Two dead as powerful storm hits Southern California

Author
AP,
Publish Date
Sat, 18 Feb 2017, 6:44PM

A powerful Pacific storm has lashed southern California with wind-driven heavy rain that has downed power lines and electrocuted a man, killed a motorist in a submerged car and disrupted hundreds of flights at airports.

Homes in some central and southern parts of the state have been evacuated as a precaution due to the potential for mudslides and debris flows.

More than 300 arriving and departing flights were delayed or cancelled at Los Angeles International Airport.

In the Sherman Oaks area of Los Angeles, a falling tree downed power lines and hit a car, resulting in the electrocution of a 55-year-old man, authorities said.

Winds gusting up to 100 kilometres per hour lashed the area, and heavy rain turned creeks and rivers into brown torrents and released slews of mud from hillsides burned barren by wildfires.

Several stretches of freeways and highways were closed by flooding.

"It's crazy," said Robin Johnson, an academic adviser at the University of California, Santa Barbara.

"It's just pouring down rain. The wind is just going nuts."

In the desert town of Victorville, several cars were washed down a flooded street.

A helicopter rescued one person from the roof of a car but another motorist was found dead in a submerged vehicle, San Bernardino County fire spokesman Eric Sherwin said.

The storm took aim at southern California but also spread rain north into the San Joaquin Valley and up to San Francisco.
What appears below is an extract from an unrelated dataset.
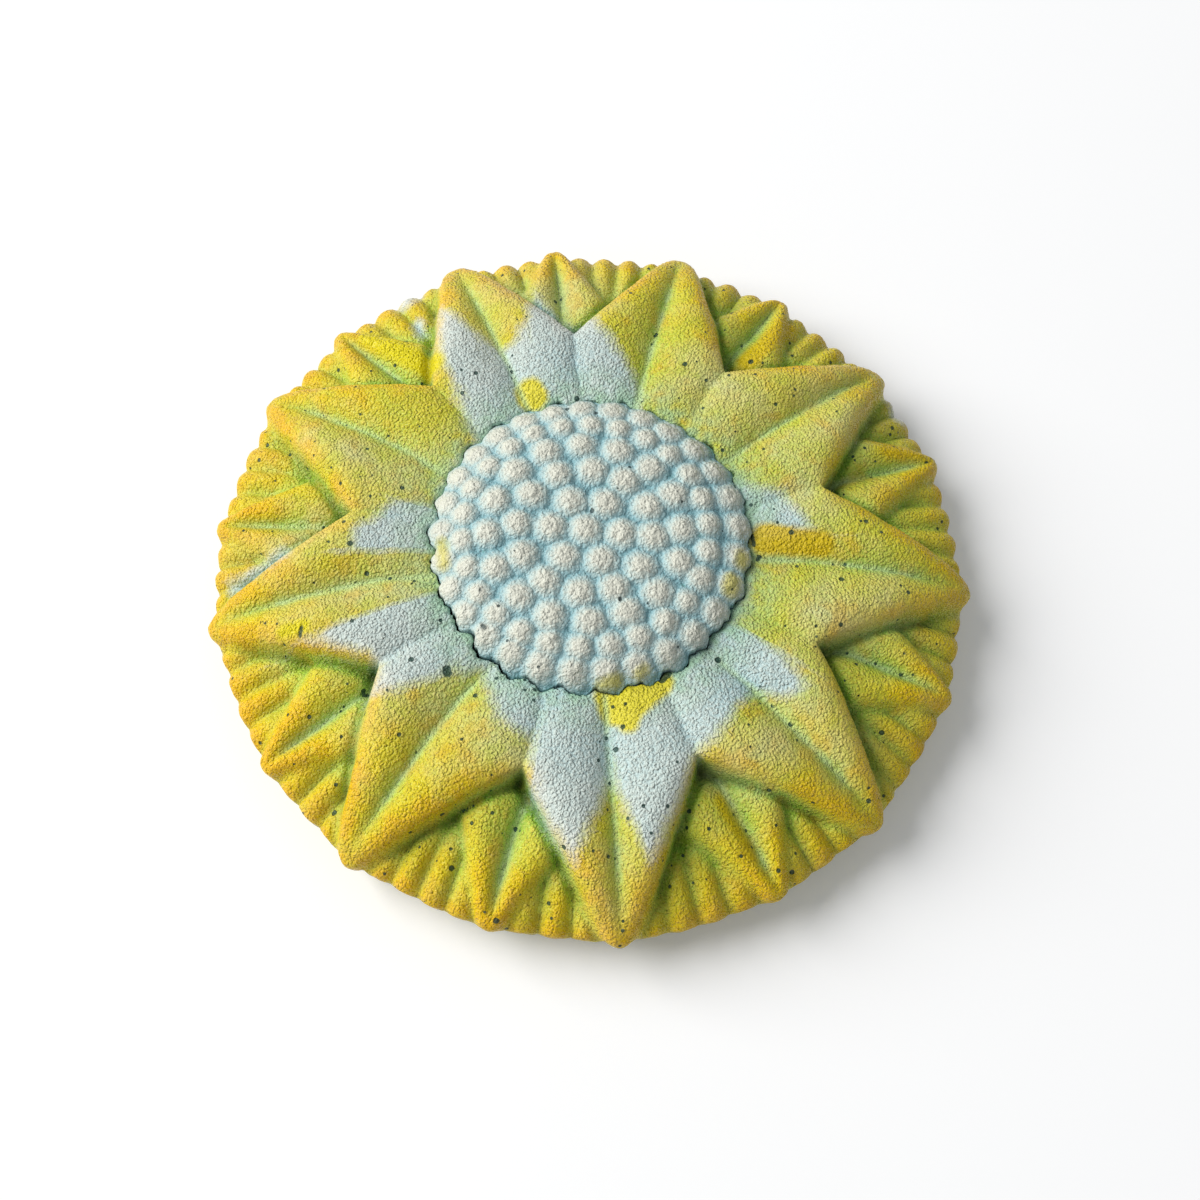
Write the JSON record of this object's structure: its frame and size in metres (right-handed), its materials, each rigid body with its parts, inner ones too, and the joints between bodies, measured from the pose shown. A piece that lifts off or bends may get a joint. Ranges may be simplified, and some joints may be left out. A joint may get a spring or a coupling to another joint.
{
  "type": "sunflower bath bomb",
  "caption": "Pressed sunflower-shaped bath bomb: grooved petals in two tiers over a fluted rim, with a domed disc of round seeds in the middle and a flat back.",
  "frame": {"origin": "middle of the flat back the bath bomb rests on", "axes": "+Z out of the flower's face, away from the flat back; the front petal points towards -Y"},
  "size_m": [0.0799, 0.0793, 0.0135],
  "materials": {
    "petal_powder": "matte",
    "disc_powder": "matte"
  },
  "bodies": {
    "root": {"petal_body": "petal_powder", "seed_disc": "disc_powder"}
  },
  "joints": []
}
It was not expected to bring significant falls in the far north, where damage to spillways of the Lake Oroville dam forced evacuation of 188,000 people last weekend.

The National Weather Service said it could end up being the strongest storm to hit southern California since 1995.

The storm system was moving "very slowly" eastward and Los Angeles County was expected to see more rain through Saturday, the National Weather Service says.